I have been explicitly telling my company that ‘Quality is No. 1’ since I became President. I say that quality, which is hard to measure quantifiably, will lead to our financial value in the future.
Customer-oriented KPIs are top of the list
Nakata: For the first time this year, we adopted Customer-oriented KPI as a group numerical target. Our top three KPI are Financial KPI, Performance KPI and Customer-oriented KPI. Since the idea of fiduciary duty became widespread, I totally agree with the FSA, which is trying to evolve customer-oriented business operations to be at the forefront.
Customer-oriented business will become sustainability initiatives at the end. Coexisting with society, it will surely lead to the sustainability and economic value of the Daiwa Securities Group itself. Internally, the employee satisfaction survey has been adopted as its monitoring indicator.

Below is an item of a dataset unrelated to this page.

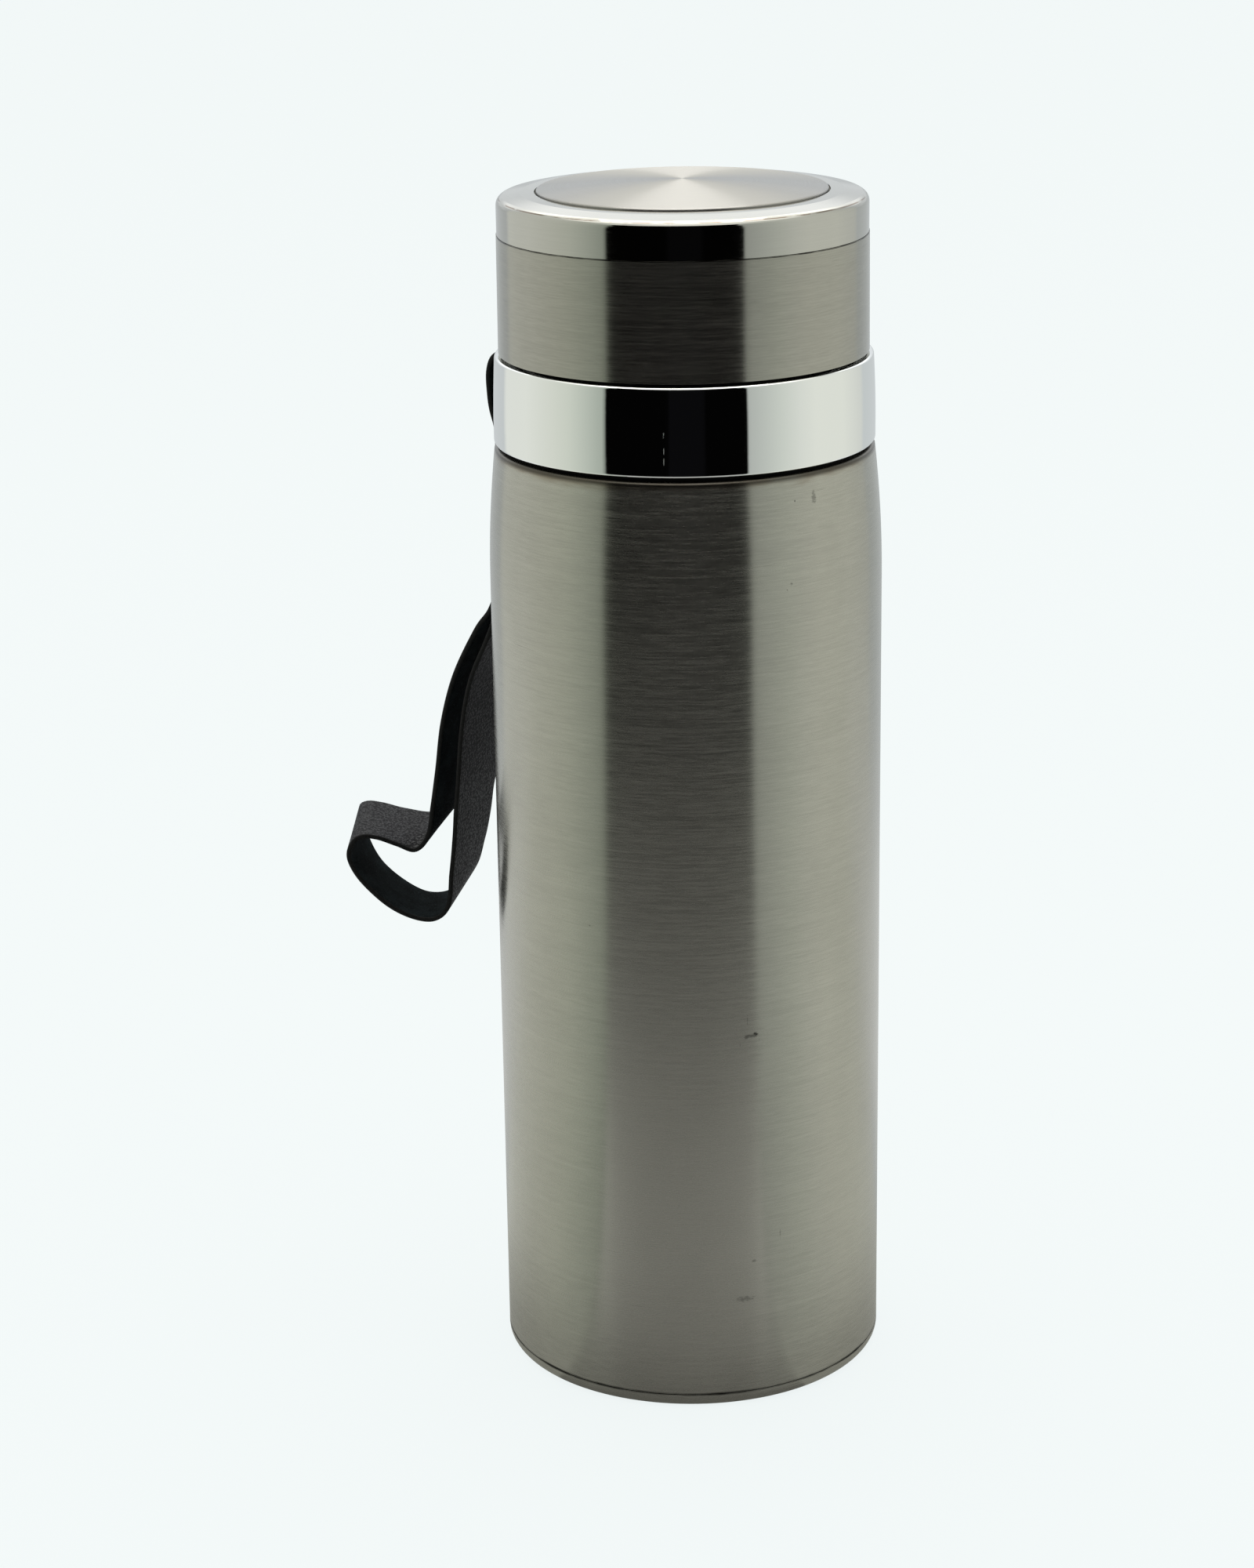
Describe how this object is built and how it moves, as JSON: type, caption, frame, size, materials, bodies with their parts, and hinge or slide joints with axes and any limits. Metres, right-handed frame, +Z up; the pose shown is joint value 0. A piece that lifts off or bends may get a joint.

Unless employees are satisfied with the company, we cannot provide products and services that satisfy our customers.
Kawamura: Although we have had trustee responsibility in investment in the narrow term, we do not hear the expression Customer-oriented KPI.
Nakata: We also introduced the ‘Daiwa NPS (Net Promoter Score®)’ to measure customer satisfaction. We measure customer satisfaction by using simple questions such as: ‘On a scale of 0–10, how likely is it that you would recommend this company to a friend or colleague?’
For the best result, this effort cannot be rushed, so we set up the NPS® introduction period to take one year. 14-15 of the 117 branches will execute the NPS for about one-and-a-half months at a time. We asked each branch to discuss how they will roll it out within the allocated time. We have appointed nearly 40 full-time staff specifically for this project. It will take one year for all the branches to complete their preparation, and we will roll this out around the next fiscal year.